Here's a real scenario I faced: I had my website hosted on GitHub Pages. GitHub told me to point my domain to username.github.io. But I wanted people to access it via www.myportfolio.tech.
I couldn't create an A record because GitHub Pages doesn't give you a fixed IP address. The IP might change. So I used a CNAME:
www.myportfolio.tech -> username.github.io
Now when someone visits www.myportfolio.tech, DNS says "that's actually an alias for username.github.io" and looks up that address instead.
Here's the key difference between A and CNAME:
A record: Points directly to an IP address
CNAME: Points to another domain name, which then resolves to an IP
Think of it like this: An A record is a street address. A CNAME is "same address as John's place" - you need to look up John's address to find it.
Important rule: You can't use CNAME for your root domain (myportfolio.tech). Only subdomains (www.myportfolio.tech, blog.myportfolio.tech). This confused me for days when I was starting out.
MX Records: How Email Finds You
MX stands for Mail Exchange. These tell the internet where to send emails for your domain.
When someone emails contact@myportfolio.tech, their email server checks your MX records.
myportfolio.tech MX 10 mail.google.com
The number (10) is priority. Lower = higher priority. Multiple mail servers? Email tries the lowest number first.
I use Google Workspace, so my MX records point to Google:
myportfolio.tech MX 1 aspmx.l.google.com
myportfolio.tech MX 5 alt1.aspmx.l.google.com
If the first server is down, email tries the second.
Important: MX records are only for email. Your website can be down and email still works (and vice versa).
TXT Records: The Information Board
TXT records store text information. Like a bulletin board for notes that other services can read.
Common uses:
Domain verification: Proving you own the domain:
myportfolio.tech TXT "google-site-verification=abc123"

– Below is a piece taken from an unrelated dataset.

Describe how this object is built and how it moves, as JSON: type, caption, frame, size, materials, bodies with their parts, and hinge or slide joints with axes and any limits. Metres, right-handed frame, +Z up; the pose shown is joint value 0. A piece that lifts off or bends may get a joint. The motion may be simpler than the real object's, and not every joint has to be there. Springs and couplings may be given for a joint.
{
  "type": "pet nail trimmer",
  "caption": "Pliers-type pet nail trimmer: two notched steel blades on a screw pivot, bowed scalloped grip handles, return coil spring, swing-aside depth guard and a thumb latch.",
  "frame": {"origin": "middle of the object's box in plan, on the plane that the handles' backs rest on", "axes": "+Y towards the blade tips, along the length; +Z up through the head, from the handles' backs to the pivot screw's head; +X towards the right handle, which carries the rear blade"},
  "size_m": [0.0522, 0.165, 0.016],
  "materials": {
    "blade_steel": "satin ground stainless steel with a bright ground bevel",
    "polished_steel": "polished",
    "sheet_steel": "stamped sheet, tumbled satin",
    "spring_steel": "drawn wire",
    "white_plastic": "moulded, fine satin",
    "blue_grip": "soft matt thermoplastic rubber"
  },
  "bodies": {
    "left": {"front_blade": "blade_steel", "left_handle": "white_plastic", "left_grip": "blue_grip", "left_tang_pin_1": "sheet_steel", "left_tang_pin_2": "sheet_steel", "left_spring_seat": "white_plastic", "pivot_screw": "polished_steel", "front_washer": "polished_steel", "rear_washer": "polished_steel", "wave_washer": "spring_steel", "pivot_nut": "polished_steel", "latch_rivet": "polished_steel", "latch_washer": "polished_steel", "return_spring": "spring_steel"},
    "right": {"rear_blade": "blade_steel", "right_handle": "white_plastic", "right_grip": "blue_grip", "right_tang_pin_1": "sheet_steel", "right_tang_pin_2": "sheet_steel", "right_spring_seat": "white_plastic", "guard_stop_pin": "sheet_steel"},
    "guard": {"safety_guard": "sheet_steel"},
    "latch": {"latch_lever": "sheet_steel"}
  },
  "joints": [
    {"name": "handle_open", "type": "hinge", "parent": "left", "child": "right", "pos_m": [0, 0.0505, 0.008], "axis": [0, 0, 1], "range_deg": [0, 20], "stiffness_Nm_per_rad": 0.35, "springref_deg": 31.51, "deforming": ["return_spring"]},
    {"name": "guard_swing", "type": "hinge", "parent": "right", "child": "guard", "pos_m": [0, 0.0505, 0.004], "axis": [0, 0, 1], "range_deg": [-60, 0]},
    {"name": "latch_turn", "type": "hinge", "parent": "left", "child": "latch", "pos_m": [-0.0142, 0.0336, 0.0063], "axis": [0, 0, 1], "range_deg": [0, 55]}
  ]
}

Email security (SPF): Which servers can send email from your domain:
myportfolio.tech TXT "v=spf1 include:_spf.google.com ~all"
Prevents spammers from forging emails from your domain.
DKIM and DMARC: More email authentication, stored as TXT records.
You won't create many TXT records yourself. Services like Google or Cloudflare give you exact TXT records to add.
How It All Works Together
Let's see how these records work for priyanshumaitra.dev:
Website visit:
Browser asks: "Where is myportfolio.tech?"
DNS checks NS: "Cloudflare manages this."
Asks Cloudflare: "What's the A record?"
Cloudflare: "192.0.2.1"
Browser connects and loads website.
Email:
Email server: "Where does mail for myportfolio.tech go?"
DNS checks MX: "Send to mail.google.com"
Email delivered to Google's servers.
Google checks TXT records for SPF, DKIM verification.
Subdomain:
Visit
blog.priyanshumaitra.devDNS finds A record at 198.51.100.5 (different server)
Or finds CNAME pointing to hashnode.com/@priyanshumaitra
All records work simultaneously, independently, serving different purposes.
Common Confusions I Had (And You Might Too)
"Can I use both A and CNAME for the same domain?" No. Just pick one. Either point directly to an IP (A record) or point to another domain (CNAME). Not both.
"What's the difference between NS and MX?" NS says who manages ALL your DNS records. MX says where EMAIL goes. Completely different jobs.
"Do I need AAAA records?" Not mandatory, but recommended. Your host probably sets them up automatically.
"Why can't I CNAME my root domain?" Technical reasons involving DNS specifications. Use A records for root domains, CNAME for subdomains.
"How long do DNS changes take?" Usually minutes, sometimes hours. It's called DNS propagation. Different servers update at different speeds.
What I Wish I Knew Earlier
When I bought my first domain, I thought: Buy domain → Point to website → Done.
Reality:
Buy domain
Set NS records (usually automatic)
Set A record to server IP
Set MX records for email
Add TXT records for verification
Maybe CNAME for www subdomain
Wait for DNS propagation
Troubleshoot
Fix the typo in your IP
Wait again
Understanding DNS records saves massive time. Now when something breaks, I check DNS first.
The Bigger Picture
DNS records might seem technical and boring, but they're the foundation of how the internet works. Every website you visit, every email you send, every API you call - DNS is working behind the scenes.
You don't need to be a DNS expert to build websites. Most hosting providers handle the basics automatically. But understanding these records helps you:
Set up custom domains confidently
Troubleshoot when things break
Migrate between hosting providers
Configure custom email addresses
Understand why changes take time to propagate
That first domain I bought? Once I learned about DNS records, I had it working in 20 minutes. The knowledge has saved me countless hours since.
So next time you type a URL and hit enter, remember: there's a whole system of records working together to get you where you need to go. And now you know how it works.
DNS is one of those things that seems complicated until it clicks. Then it's just addresses, aliases, and instructions. If you're setting up your first domain, take it slow, one record at a time. You'll get it.